A Heat Injection and Pumping Experiment in a Gravel Aquifer Monitored with Crosshole Electrical Resistivity Tomography

Abstract

Thermal tracing experiments are becoming common in hydrogeology to estimate parameters governing heat transport processes and to study geothermal reservoirs. Electrical resistivity tomography (ERT) has proven its ability to monitor salt tracer tests, but few studies have investigated its performances in thermal tracing experiments. In this study, we monitor the injection and pumping of heated water using crosshole ERT in a panel crossing the main flow direction.
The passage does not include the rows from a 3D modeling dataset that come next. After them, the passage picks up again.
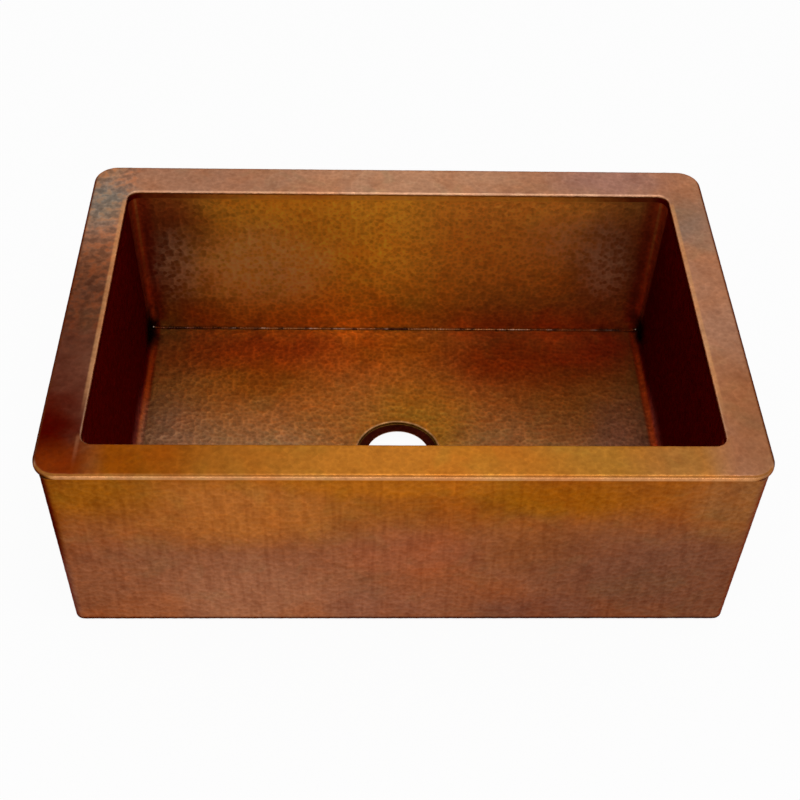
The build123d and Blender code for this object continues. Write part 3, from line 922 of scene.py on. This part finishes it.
def rim_patina(bench, place, soft):
    """Tan deck, dark at the left, amber along the front. Painted highlights, with some polished wear, lie on
    the rounded outer edges and the front face of the rolled edge, and along the opening's rounded edge;
    painted shade darkens the outer rolls, the front corners and the top of the front roll.
    """
    x, out_x, along, up = bench.axes(place)
    deck = patched(bench, (0.37, 0.185, 0.112), soft, DECK_PATCHES)
    left = bench.fade(x, -0.37, -0.35)
    blotch = bench.noise(place, 95.0, 4.0)
    mottled = left * bench.ramp(along, -0.12, 0.02)
    deck = bench.tint(deck, (0.56, 0.58, 0.62), bench.ramp(blotch, 0.48, 0.62) * mottled * 0.65)
    deck = bench.tint(deck, (1.45, 1.1, 0.85), bench.fade(blotch, 0.38, 0.52) * mottled * 0.65)
    seam = bench.fade(abs(out_x - seam_x), 0.0006, 0.0034)
    front = patched(bench, (0.36, 0.135, 0.018), soft, FRONT_PATCHES)
    on_front = bench.fade(along, core_front - 0.002, core_front + 0.002)
    on_front = on_front * bench.fade(out_x, seam_x - 0.04, seam_x + 0.01)
    colour = bench.mix(deck, front, on_front)
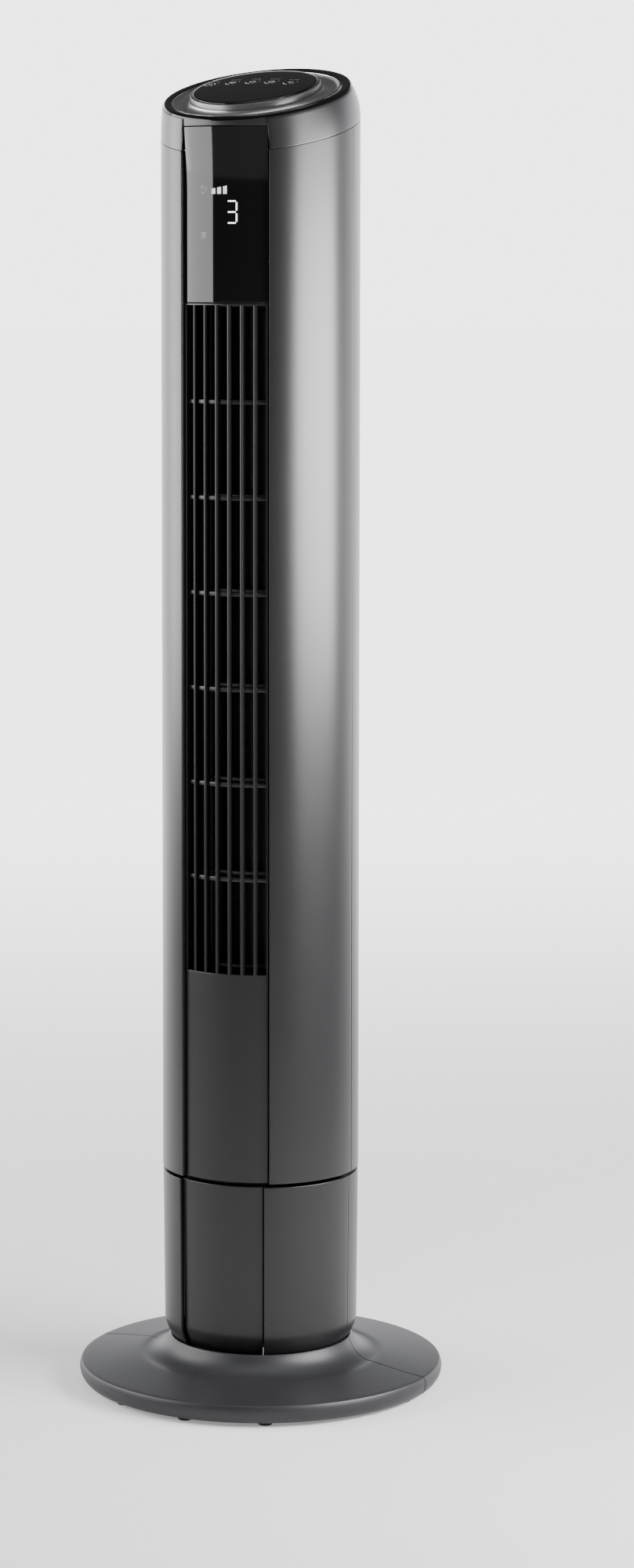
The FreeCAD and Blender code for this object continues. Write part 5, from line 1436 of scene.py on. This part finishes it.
class FAN_OT_symbols(bpy.types.Operator):
    """Prints the signs of the touch keys"""
    bl_idname = "fan.symbols"
    bl_label = "Touch key signs"

    def execute(self, context):
        sizes, colours = context.scene.fan_sizes, context.scene.fan_finishes
        parts, faint = [], []
        for k in range(sizes.keys):
            x, y = key_centre(k, sizes.keys, sizes.key_pitch / MM)
            parts += key_sign(k % 5, x, y)
            parts.append(stroke(flat_arc(x, y, 5.0, 195, 262, 12), 0.75, on_panel))
            faint.append(stroke(flat_arc(x, y, 5.0, 285, 330, 8), 0.5, on_panel))
            faint.append(stroke(flat_arc(x, y, 5.0, 10, 40, 6), 0.6, on_panel))
            for j in range(4):
                start = x - 3.6 + 1.9 * j
                faint.append(stroke([(start, y + 7.4), (start + 1.4, y + 7.4)], 0.9, on_panel))
        signs = solid("key_signs", parts, HEAD_TURN)
        settle(signs, "head", printed("printed_ink", colours.ink), "white_plastic")
        marks = solid("key_marks", faint, HEAD_TURN)
        settle(marks, "head", printed("printed_ink_faint", shade(colours.ink, 0.35)), "white_plastic")
        return {"FINISHED"}


# ---- parts that stay as they are and only get a finish ------------------------------------------------
def inner_finishes(colours):
    """The finish of every inner part, by its material slot."""
    return {
        "inner_plastic": moulded("inner_moulding", colours.inner, 0.55, 900.0),
        "wheel_plastic": moulded("wheel_moulding", (0.01, 0.01, 0.011, 1.0), 0.5, 1100.0),
        "gear_plastic": moulded("acetal", (0.02, 0.02, 0.02, 1.0), 0.35, 800.0),
        "white_plastic": moulded("white_moulding", (0.6, 0.6, 0.58, 1.0), 0.4, 800.0),
        "panel_plastic": moulded("panel_moulding", colours.strip, 0.45, 1200.0),
        "board_green": circuit("circuit_board", (0.005, 0.045, 0.018, 1.0)),
        "foot_rubber": rubber("soft_rubber", (0.012, 0.012, 0.012, 1.0)),
        "screw_steel": metal("zinc_plate", (0.2, 0.2, 0.205, 1.0), 0.38),
        "bare_steel": metal("bright_steel", (0.5, 0.5, 0.51, 1.0), 0.28),
        "motor_steel": metal("drawn_steel", (0.42, 0.42, 0.43, 1.0), 0.4, (80.0, 80.0, 900.0)),
        "core_steel": laminated("lamination_stack", (0.25, 0.25, 0.26, 1.0)),
        "cast_aluminium": metal("cast_alloy", (0.55, 0.55, 0.56, 1.0), 0.5, (500.0, 500.0, 500.0)),
        "bush_bronze": metal("sintered_bronze", (0.38, 0.24, 0.11, 1.0), 0.5, (2200.0, 2200.0, 2200.0)),
        "winding_copper": wound("copper_winding", (0.55, 0.2, 0.07, 1.0)),
    }


class FAN_OT_inside(bpy.types.Operator):
    """Gives the inner parts their finishes"""
    bl_idname = "fan.inside"
    bl_label = "Inner parts"

    def execute(self, context):
        finishes = inner_finishes(context.scene.fan_finishes)
        slots = {part["node"]: part["material_slot"] for part in frame["record"]["subparts"]}
        for name, node in frame["nodes"].items():
            if slots[name] in finishes:
                node.data.materials.clear()
                node.data.materials.append(finishes[slots[name]])
        for name in ("cord_gland", "turntable_plate", "thrust_ring", "head_base_plate"):
            body = next(b for b, members in frame["record"]["behaviour"]["bodies"].items() if name in members)
            settle(copy_of(name), body, finishes[slots[name]], slots[name], name)
        return {"FINISHED"}


# ---- stage --------------------------------------------------------------------------------------------
def softbox(name, around, distance, height, width, tall, power, tint=(1.0, 1.0, 1.0), aim=0.5):
    """A rectangular studio light that faces the column. around is measured from the camera's side."""
    data = bpy.data.lights.new(name, "AREA")
    data.shape, data.size, data.size_y, data.energy, data.color = "RECTANGLE", width, tall, power, tint
    lamp = bpy.data.objects.new(name, data)
    bpy.context.scene.collection.objects.link(lamp)
    turn = bpy.context.scene.fan_studio.camera_around + math.radians(around)
    lamp.location = (distance * math.sin(turn), -distance * math.cos(turn), height)
    lamp.rotation_euler = (Vector((0, 0, aim)) - lamp.location).to_track_quat("-Z", "Y").to_euler()
    lamp.visible_camera = False
    return lamp


class FAN_OT_stage(bpy.types.Operator):
    """Sets the floor, the lights and the camera"""
    bl_idname = "fan.stage"
    bl_label = "Stage"

    def execute(self, context):
        self.floor()
        self.lights()
        self.camera(context)
        return {"FINISHED"}

    def floor(self):
        mesh = bpy.data.meshes.new("studio_floor")
        rim = [Vector((x, y, 0.0)) for x, y in circle(40.0, 96)]
        mesh.from_pydata(rim, [], [tuple(range(96))])
        floor = bpy.data.objects.new("studio_floor", mesh)
        bpy.context.scene.collection.objects.link(floor)
        mesh.materials.append(self.surface())
        world = bpy.data.worlds.new("studio_air")
        bpy.context.scene.world = world
        world.use_nodes = True
        air = Recipe(world.node_tree)
        view = air.make("ShaderNodeTexCoord", out="Generated")
        beyond = self.rise(air, self.depth(air, view), 0.1, 0.7)
        low = 1.0 - self.rise(air, air.make("ShaderNodeSeparateXYZ", None, {0: view}, out="Z"), 0.12, 0.4)
        glow = beyond * low * 3.6 + 0.1
        shown = world.node_tree.nodes["Background"].inputs
        shown["Color"].default_value = (0.97, 0.98, 1.0, 1.0)
        world.node_tree.links.new(glow.socket, shown["Strength"])

    @staticmethod
    def depth(recipe, place):
        """How far a place lies beyond the fan, along the camera's level line."""
        a = bpy.context.scene.fan_studio.camera_around
        return recipe.make("ShaderNodeVectorMath", {"operation": "DOT_PRODUCT"},
                           {0: place, 1: (-math.sin(a), math.cos(a), 0.0)}, out="Value")

    @staticmethod
    def rise(recipe, wire, low, high):
        return recipe.make("ShaderNodeMapRange", {"interpolation_type": "SMOOTHSTEP"},
                           {"Value": wire, "From Min": low, "From Max": high, "To Min": 0.0, "To Max": 1.0})

    def surface(self):
        """The studio's pale floor: a barely visible mottle, and a soft glow far beyond the fan."""
        f = Finish("studio_white", Specular_IOR_Level=0.0, Emission_Strength=1.0)
        mottle = f.noise(1.3, 3.0)
        glow = self.rise(f, self.depth(f, f.place), -0.1, 3.0)
        f.feed("Base Color", f.mixed(mottle, (0.64, 0.64, 0.64, 1.0), (0.68, 0.68, 0.68, 1.0)))
        f.feed("Emission Color", f.mixed(glow, (0.3, 0.3, 0.3, 1.0), (3.4, 3.4, 3.45, 1.0)))
        f.feed("Roughness", mottle * 0.1 + 0.85)
        return f.material

    def lights(self):
        softbox("right_softbox", 66.0, 1.0, 0.66, 0.95, 0.45, 52.0, aim=0.76)
        softbox("left_softbox", -91.0, 1.25, 0.85, 1.6, 1.0, 40.0, aim=0.95)
        softbox("top_softbox", 20.0, 0.5, 2.6, 1.6, 1.6, 19.0)

    def camera(self, context):
        studio = context.scene.fan_studio
        data = bpy.data.cameras.new("front_camera")
        camera = bpy.data.objects.new("front_camera", data)
        context.scene.collection.objects.link(camera)
        a, far = studio.camera_around, studio.camera_distance
        camera.location = (far * math.sin(a), -far * math.cos(a), studio.camera_height)
        camera.rotation_euler = (math.radians(90) - studio.camera_tilt, 0.0, a)
        data.lens, data.sensor_width = studio.lens, 36.0
        data.shift_x, data.shift_y = 0.0359, -0.1109
        data.clip_start, data.clip_end = 0.1, 200.0
        context.scene.camera = camera


# ---- panel, registration and the run ------------------------------------------------------------------
STEPS = (FAN_OT_stage, FAN_OT_base, FAN_OT_feet, FAN_OT_screws, FAN_OT_stand, FAN_OT_head, FAN_OT_outlet,
         FAN_OT_intake, FAN_OT_window, FAN_OT_top, FAN_OT_symbols, FAN_OT_inside)


class FAN_PT_tools(bpy.types.Panel):
    bl_label = "Tower Fan"
    bl_idname = "FAN_PT_tools"
    bl_space_type = "VIEW_3D"
    bl_region_type = "UI"
    bl_category = "Tower Fan"

    def draw(self, context):
        for step in STEPS:
            self.layout.operator(step.bl_idname)
        for group in (context.scene.fan_sizes, context.scene.fan_finishes, context.scene.fan_studio):
            box = self.layout.box()
            for key in group.bl_rna.properties.keys():
                if key not in ("rna_type", "name"):
                    box.prop(group, key)


CLASSES = (FanFinishes, FanSizes, StudioSettings) + STEPS + (FAN_PT_tools,)


def register():
    for cls in CLASSES:
        bpy.utils.register_class(cls)
    bpy.types.Scene.fan_finishes = PointerProperty(type=FanFinishes)
    bpy.types.Scene.fan_sizes = PointerProperty(type=FanSizes)
    bpy.types.Scene.fan_studio = PointerProperty(type=StudioSettings)


def unregister():
    del bpy.types.Scene.fan_studio
    del bpy.types.Scene.fan_sizes
    del bpy.types.Scene.fan_finishes
    for cls in reversed(CLASSES):
        bpy.utils.unregister_class(cls)


def main():
    register()
    for step in STEPS:
        group, action = step.bl_idname.split(".")
        getattr(getattr(bpy.ops, group), action)()


if __name__ == "__main__":
    main()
Difference inversion time-lapse images clearly show the heterogeneous pattern of resistivity changes, and thus temperature changes, highlighting the existence of preferential flow paths in the aquifer. Comparison of temperature estimates from ERT and direct measurements in boreholes show the ability of ERT to quantify the temperatures in the aquifer and to draw the breakthrough curves of the thermal tracer with a relative accuracy. Such resistivity data may provide important information to improve hydrogeological models. Our study proves that ERT, especially crosshole ERT, is a reliable tool to follow thermal tracing experiments. It also confirms that ERT should be included to in situ techniques to characterize heat transfer in the subsurface and to monitor geothermal resources exploitation.